Leaving a scrap of genoa unfurled could lead to trouble

Leaving a scrap of genoa unfurled could lead to trouble

There are two reasons for leaving a scrap of genoa unfurled when you’re not sailing. One is the mistaken belief that by tightening up both genoa sheets and applying tension to the clew you’re somehow stabilizing the forestay and stopping it from vibrating in the wind, and thereby being kind to your rig. This is not so: a properly set-up rig doesn’t need to be “stabilized.”

The other—and much more likely—reason is that you’ve been sailing in strong winds and the furling line has stretched enough that it won’t take the last couple of turns of the drum needed to completely roll away the sail.

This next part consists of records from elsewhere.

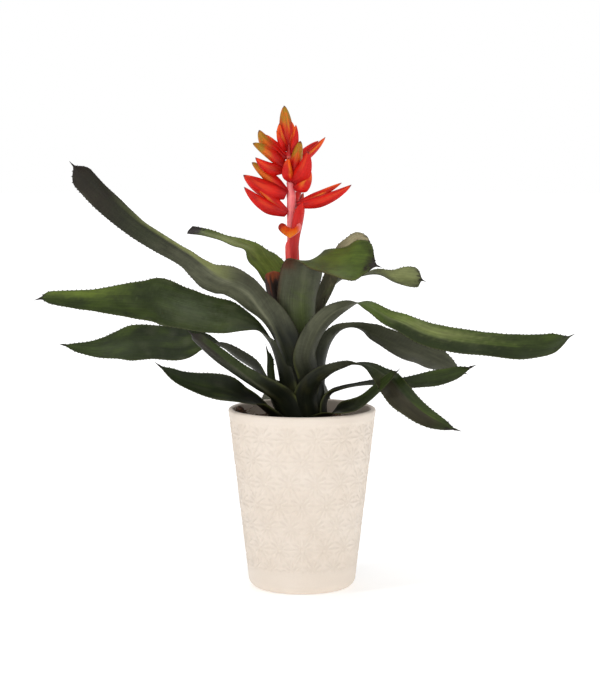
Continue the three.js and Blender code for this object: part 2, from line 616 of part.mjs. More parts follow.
function meshOf({ name, solid, color, roughness = 0.5 }) {
  const { numProp, vertProperties, triVerts } = solid.getMesh();
  const geometry = new THREE.BufferGeometry();
  geometry.setAttribute("position", new THREE.BufferAttribute(vertProperties, numProp));
  geometry.setIndex(new THREE.BufferAttribute(triVerts, 1));
  const mesh = new THREE.Mesh(geometry, new THREE.MeshStandardMaterial({ color, roughness, metalness: 0 }));
  mesh.name = name;
  return mesh;
}

const aechmea = new THREE.Group();
aechmea.add(meshOf({ name: "pot", solid: pot(), color: POT_CREAM, roughness: 0.35 }));
aechmea.add(meshOf({ name: "soil", solid: soil(), color: SOIL_BROWN, roughness: 0.95 }));
for (const piece of plant()) aechmea.add(meshOf(piece));

export default aechmea;
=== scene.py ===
"""A potted aechmea: leaves, flower spike, pot and soil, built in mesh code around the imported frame."""
import math
from collections import namedtuple

import bpy
import numpy as np
from mathutils import Matrix, Vector


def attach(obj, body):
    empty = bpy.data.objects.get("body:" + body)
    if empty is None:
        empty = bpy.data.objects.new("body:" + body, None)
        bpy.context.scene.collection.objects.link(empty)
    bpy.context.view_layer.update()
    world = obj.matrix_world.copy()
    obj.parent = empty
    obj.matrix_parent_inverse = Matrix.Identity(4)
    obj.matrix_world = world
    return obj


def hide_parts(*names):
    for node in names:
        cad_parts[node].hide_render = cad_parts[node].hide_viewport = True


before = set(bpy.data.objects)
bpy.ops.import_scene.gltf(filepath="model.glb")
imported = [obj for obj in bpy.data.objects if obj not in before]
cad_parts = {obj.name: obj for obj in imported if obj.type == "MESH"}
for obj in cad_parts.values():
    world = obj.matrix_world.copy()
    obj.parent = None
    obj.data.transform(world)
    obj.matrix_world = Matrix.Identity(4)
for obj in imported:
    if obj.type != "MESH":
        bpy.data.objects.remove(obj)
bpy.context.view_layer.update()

MM = 0.001
TURN = 2 * math.pi

# Camera: the frame's axes, in millimetres and degrees
CAMERA_TARGET = (-1.6, 0.0, 187.6)
CAMERA_DISTANCE = 2000
CAMERA_PITCH = 6.5
CAMERA_LENS = 131.04
SENSOR = 36

# Studio, in metres and watts. A lamp is its name, its place, its size and its power.
FLOOR_RADIUS = 6
FLOOR_SIDES = 96
FLOOR_DROP = 0.0004
FLOOR_GLOW = 0.35
FAR_FLOOR_GLOW = 0.8
SKY_LIGHT = 0.42
LAMP_TARGET = (0, 0, 0.2)
LAMPS = [
    ("lamp_left", (-1.9, -1.2, 1.4), 0.4, 13.5),
    ("lamp_front", (0.2, -2.6, 0.9), 1.4, 13),
    ("lamp_right", (1.9, -0.8, 1.0), 1.2, 10),
    ("lamp_top", (-0.3, 0.5, 2.2), 1.4, 14),
]

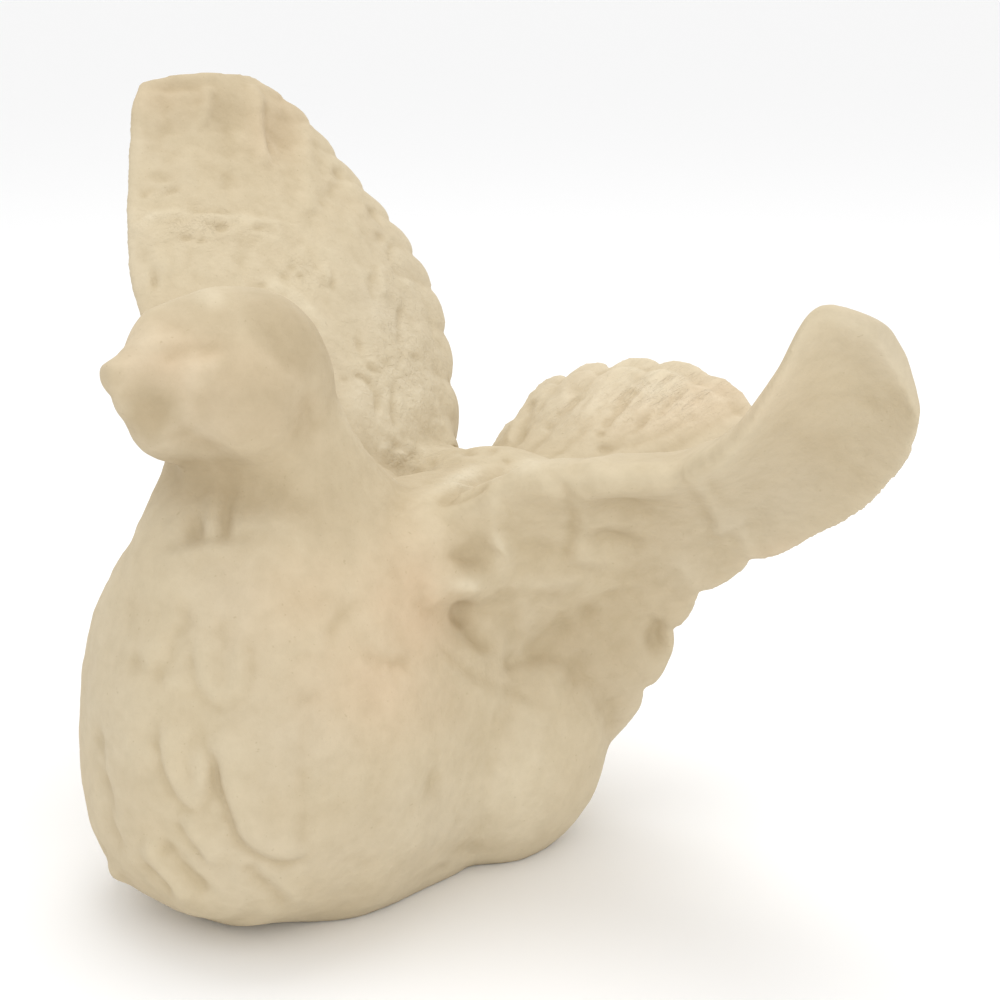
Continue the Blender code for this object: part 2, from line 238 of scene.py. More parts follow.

In this case, back on the mooring or in your slip, untie the sheets, and then spin the furling extrusion to take up some more of the furling line. You want enough line left over to take three or four turns around the sail once it is furled. What you do not want is a triangle of sailcloth that can catch the wind and flog, which often leads to the shameful scenario of a completely unrolled genoa flapping away on an unattended boat.

To be completely sure the sail can’t unroll, cleat the furling line off as securely as possible, lash a sail tie around the rolled-up sail, or take a line from the tack shackle above the furling drum to the pulpit.